Sceneggiato da Sandro Petraglia, Ivan Cotroneo e Claudio Piersanti per la regia di Riccardo Milani e distribuito dalla O1Distribution, Piano, solo è stato congegnato come un’opera intensa destinata al successo di pubblico e critica. E’ la storia vera di Luca Flores, musicista jazz suicidatosi alla soglia dei quarant’anni, che Walter Veltroni ha raccontato nel libro Il disco del mondo edito da Rizzoli.
La vicenda del musicista “maledetto” subisce una virata decisiva quando, ancora bambino, perde la madre in un incidente stradale: Luca si trova con la sua famiglia in Africa quando, durante uno spostamento in auto verso la città, la macchina guidata dalla madre sbanda. L’evento lo segnerà per sempre e gli alimenterà un senso di colpa ossessivo che lo porterà fino alla morte.
In sostanza è questa la tesi che Milani sposa appieno a scapito di una ricostruzione maggiormente stratificata di una personalità complessa e geniale. Così la vita di Luca Flores che si diploma al conservatorio, che si dedica al jazz, che si innamora di Cinzia, che suona con Chet Baker e Massimo Urbani si intreccia ripetutamente (e quasi si inceppa come un disco incantato) con le immagini di un’infanzia in cui risiede l’origine del senso di colpa relativo a quella tragica perdita. Non a caso, l’ultimo ricordo che Luca ha della madre viene affidato dal regista allo specchietto retrovisore della macchina in cui gli occhi di lei incontrano per l’ultima volta lo sguardo del figlio prima dell’incidente mortale. L’immagine di quello sguardo, perdendo i connotati di realtà, si trasforma in una rappresentazione psichica che imprigionerà per sempre il protagonista nella convinzione dolorosa di una responsabilità tutta immaginativa. Questa interpretazione, senz’altro valida, ha come limite quello di appiattire una narrazione affidata alla ridondanza di un “solo piano” di lettura. Luca Flores, ossessionato dal senso di colpa per la morte della madre, si sentirà in seguito responsabile anche della scomparsa del musicista Chet Baker; nessuno spazio viene lasciato ad altre possibili sfumature di un animo sensibile e dolorante e, nonostante l’impalpabilità che al personaggio regala la straordinaria interpretazione di Kim Rossi Stuart, non emergono dal film la profondità o la complessità di altri lati oscuri. Il protagonista viene presentato come un uomo malinconico e introverso che utilizza la musica come unico mezzo per comunicare con il mondo, che se ne serve per esprimere un’emotività che, più che impacciata, è quasi involuta. E tuttavia nel film la musica funge più da sfondo che da supporto alla sviluppo drammatico della vicenda; i momenti in cui la ritroviamo non svelano l’ombra tormentata del protagonista né fanno da contrappunto ad una drammaticità in evoluzione.

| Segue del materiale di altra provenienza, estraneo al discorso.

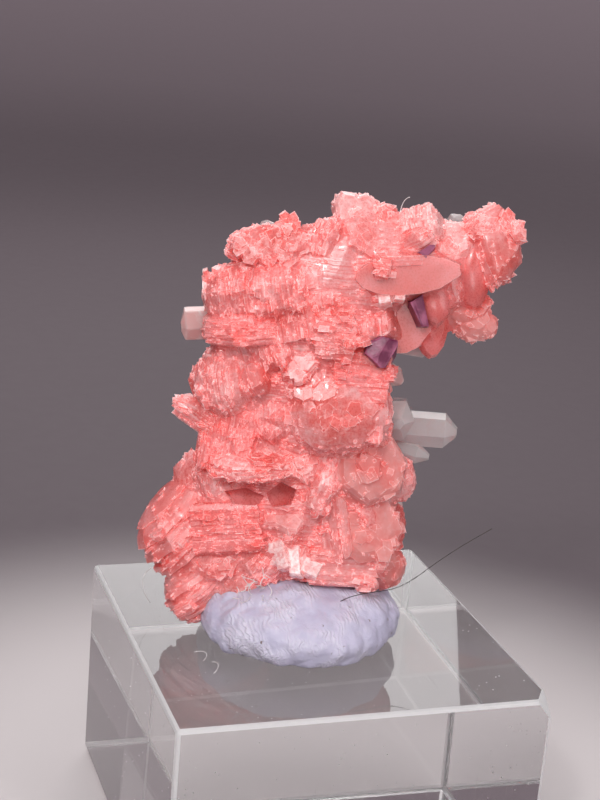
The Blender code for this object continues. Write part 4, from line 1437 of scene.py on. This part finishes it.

Anche se l’opera si conferma come un buon prodotto – dalla sceneggiatura, agli interpreti (Jasmine Trinca, Michele Placido, Corso Salani, Paola Cortellesi, Sandra Ceccarelli, Mariella Valentini), all’uso delle luci (chiare nelle parti dedicate all’Africa cupe e scure nelle altre) – la sincera commozione che la storia suscita non viene accompagnata da un’equivalente ricerca visiva o formale, e l’impianto abbastanza classico rende l’opera un’operazione riuscita che immaginiamo non diverrà, come Bird di Eastwood per esempio, un punto di riferimento per un nuovo modello di cine-biografia.
Da quanto leggo, questo è l’ennesimo film psicanalitico che esce in Italia. Ultimamente sono moltissimi infatti i film in cui un protagonista adulto fa un viaggio a ritroso che porta a galla un trauma infantile: penso a La bestia nel cuore, La sconosciuta, al libro che aveva scritto Veltroni, a Viaggio segreto di Andò, a Fratelli di sangue… etc. e tanti altri che ora non mi vengono in mente (ma il veneziano Nessuna qualità agli eroi sembra essere su questa lunghezza d’onda…). Necessità rigenerativa o ripiegamento nel passato? L’unica cosa certa è che non sembra essere solo un’esigenza individuale…
credo che questo film sia prima di tutto il racconto di un personaggio di valore e complessità. In un certo senso ogni vicenda umana è psicanalisi e da questo punto di vista lo è, ovviamente, anche il film di Milani. Ma non esagerei nello spingere il film verso posizioni che non gli appartengono. E’ un film lineare e di superficie, ma non in senso negativo. E’ una biografia pericolosa risolta con mestiere e rispetto. Un film poggiato su tanti altri ma sufficiente in personlità. Ottimo per conoscere Luca Flores e capace di emzionare i più sensibili. Grande Rossi Stuart. Non vediamo l’ora di rivederlo dietro la macchina da presa. Da innamorarsene.